This week's bombing in Syria's Aleppo is "very intense" and "day by day it's getting worse", says a civil defence official.
Nearly 50 air strikes have hit rebel-held areas in and around the Syrian city of Aleppo in some of the heaviest recent raids by Russian and Syrian government aircraft, residents and a monitoring group say.
The group, the Syrian Observatory for Human Rights, also said an unidentified war plane had crashed in countryside south of Aleppo on Sunday (local time), in an area where Islamist rebel fighters are battling the Syrian army and Iranian-backed forces.
It had no information on what caused the crash.
A civil defence worker said at least 32 people were killed in the rebel-held parts of the city during the air strikes, with 18 bodies pulled from flattened buildings in the Qatrji neighbourhood, the worst hit.
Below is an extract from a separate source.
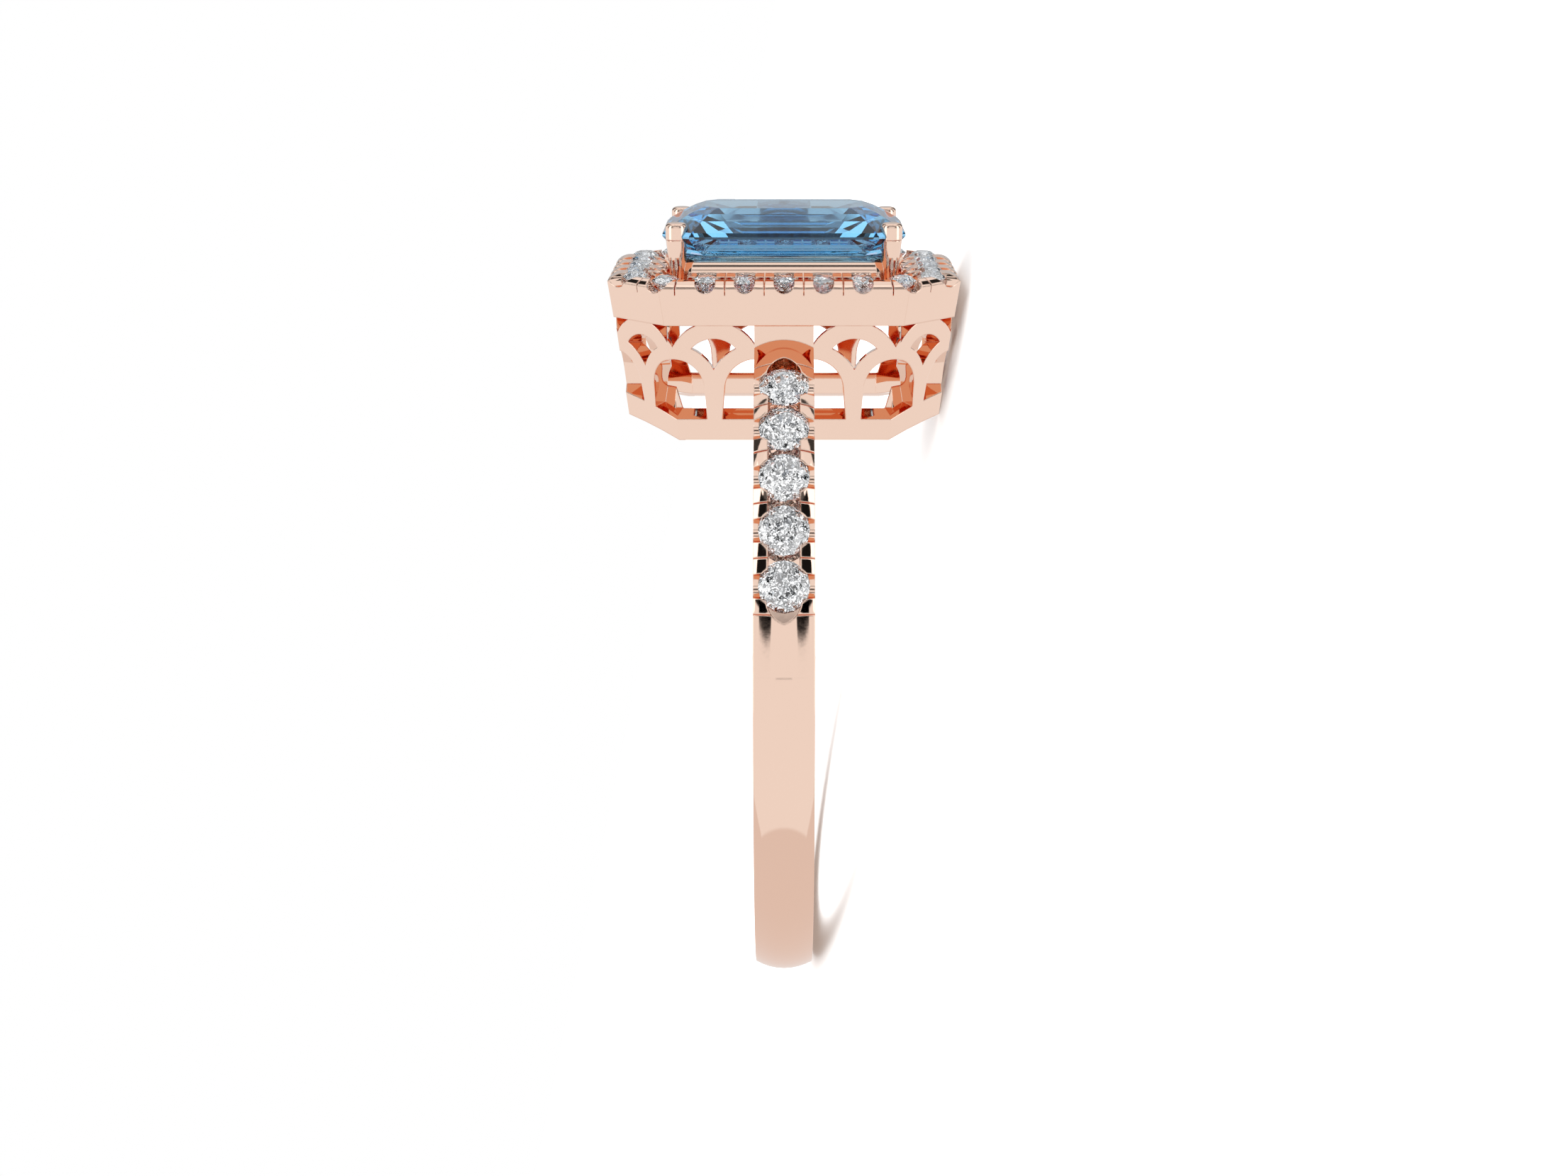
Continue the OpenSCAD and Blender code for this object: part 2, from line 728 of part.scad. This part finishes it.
module back_shoulder_stone(i) {
    color("#eef2f5") lay_on_side() mirror([0, 1, 0]) shoulder_stone(i);
}

ring_mount();
centre_stone();
for (i = [0:halo_count - 1])
    halo_stone(i);
for (i = [0:shoulder_stones - 1])
    front_shoulder_stone(i);
for (i = [0:shoulder_stones - 1])
    back_shoulder_stone(i);
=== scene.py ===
# %% [markdown]
# A halo engagement ring, lying on its side on a white table. The metal and the stones come from the
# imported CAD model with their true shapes, so this lesson is about what makes such a small bright
# thing look real: what it mirrors, how its edges catch the light, and how light runs through the
# stones. The first cell loads the model as a fixed frame. Everything is in metres.

# %% Load the ring
import json
import math

import bmesh
import bpy
from mathutils import Matrix, Vector

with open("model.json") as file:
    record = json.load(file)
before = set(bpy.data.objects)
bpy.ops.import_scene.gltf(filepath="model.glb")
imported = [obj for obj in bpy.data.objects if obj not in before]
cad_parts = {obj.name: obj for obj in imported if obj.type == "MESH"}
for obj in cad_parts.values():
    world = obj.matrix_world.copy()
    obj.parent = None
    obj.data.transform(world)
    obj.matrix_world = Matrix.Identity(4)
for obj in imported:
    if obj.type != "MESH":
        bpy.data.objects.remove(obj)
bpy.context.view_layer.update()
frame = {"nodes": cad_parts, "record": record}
nodes = frame["nodes"]
MM = 0.001

# %% [markdown]
# The finger hole gives the ring its own directions. The record states the middle of the hole and
# its axis. A finger runs along "finger", the head with its stones points along "head", and "side"
# runs from the front shoulder to the back one. The camera and the studio are placed along these
# three, because the picture looks at the ring and not at the table.

# %% Directions of the ring
hole = frame["record"]["mounts"][0]
middle = Vector(hole["pos_m"])
finger = -Vector(hole["axis"]).normalized()
side = Vector((0, 1, 0))
head = finger.cross(side)
print("head points along", [round(v, 3) for v in head])

# %% [markdown]
# The camera looks along the band from the front shoulder, a little from above the head, with the
# finger running across the picture. The ring stands upright in the picture while it really lies on
# its side, so the camera is rolled with it. Its place and lens come from matching edges of the
# ring: 71 mm in front of the finger hole, 23 mm towards the head, looking down by 16.4 degrees.
# Light is passed on between the many small mirrors of the metal and the stones, and each pass
# between two gold faces makes it a deeper orange, so rays may take more turns than usual.

# %% Camera
CAMERA_FRONT = 70.754 * MM
CAMERA_RISE = 23.004 * MM
CAMERA_PITCH = math.radians(16.38)
CAMERA_LENS = 51.28
SENSOR_WIDTH = 36
NEAREST_SEEN = 5 * MM
RAY_TURNS = {"max_bounces": 16, "glossy_bounces": 12, "transmission_bounces": 16}

look = side * math.cos(CAMERA_PITCH) - head * math.sin(CAMERA_PITCH)
camera_up = side * math.sin(CAMERA_PITCH) + head * math.cos(CAMERA_PITCH)
camera_data = bpy.data.cameras.new("camera")
camera_data.lens = CAMERA_LENS
camera_data.sensor_width = SENSOR_WIDTH
camera_data.clip_start = NEAREST_SEEN
camera = bpy.data.objects.new("camera", camera_data)
turned = Matrix((finger, camera_up, -look)).transposed().to_4x4()
place = Matrix.Translation(middle - side * CAMERA_FRONT + head * CAMERA_RISE)
camera.matrix_world = place @ turned
bpy.context.scene.collection.objects.link(camera)
bpy.context.scene.camera = camera
bpy.context.scene.view_settings.view_transform = "Standard"
for name, most in RAY_TURNS.items():
    setattr(bpy.context.scene.cycles, name, most)
print("camera above the table by", round(camera.location.z / MM, 1), "mm")

# %% [markdown]
# Every look below is a small tree of nodes. A few helpers keep these trees short: one adds a node,
# one feeds a socket with either a link or a fixed value, and the others each stand for a step that
# comes up again and again, such as a sum, a soft step or a blend of two colours.

# %% Small helpers for node trees
def add_node(tree, kind, **settings):
    node = tree.nodes.new(kind)
    for name, value in settings.items():
        setattr(node, name, value)
    return node


def feed(tree, socket, value):
    if isinstance(value, bpy.types.NodeSocket):
        tree.links.new(value, socket)
    else:
        socket.default_value = value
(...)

The monitor said dozens of barrel bombs - oil drums or cylinders packed with explosives and shrapnel - were dropped by helicopter on densely populated districts.
"This week-long campaign of bombing is very intense and day by day it's getting worse ... it is the worst we have seen in a while," said Bebars Mishal, a civil defence official in rebel-held Aleppo.
For their part, rebels hit government-held areas of Aleppo in what Syrian media said was an escalation of mortar attacks on the western districts.
State media said attacks on Sunday on Hamadaniyah, Midan and other neighbourhoods by insurgents killed at least 20 people, in the second day of intense shelling of government-held areas.
The death toll over the whole weekend was at least 44.
Aleppo, the country's largest city before the war, has been divided for years between rebel and government-held zones.
Full control of Aleppo would be a huge prize for President Bashar al-Assad. Russia's military intervention since September has helped to bolster Assad's government.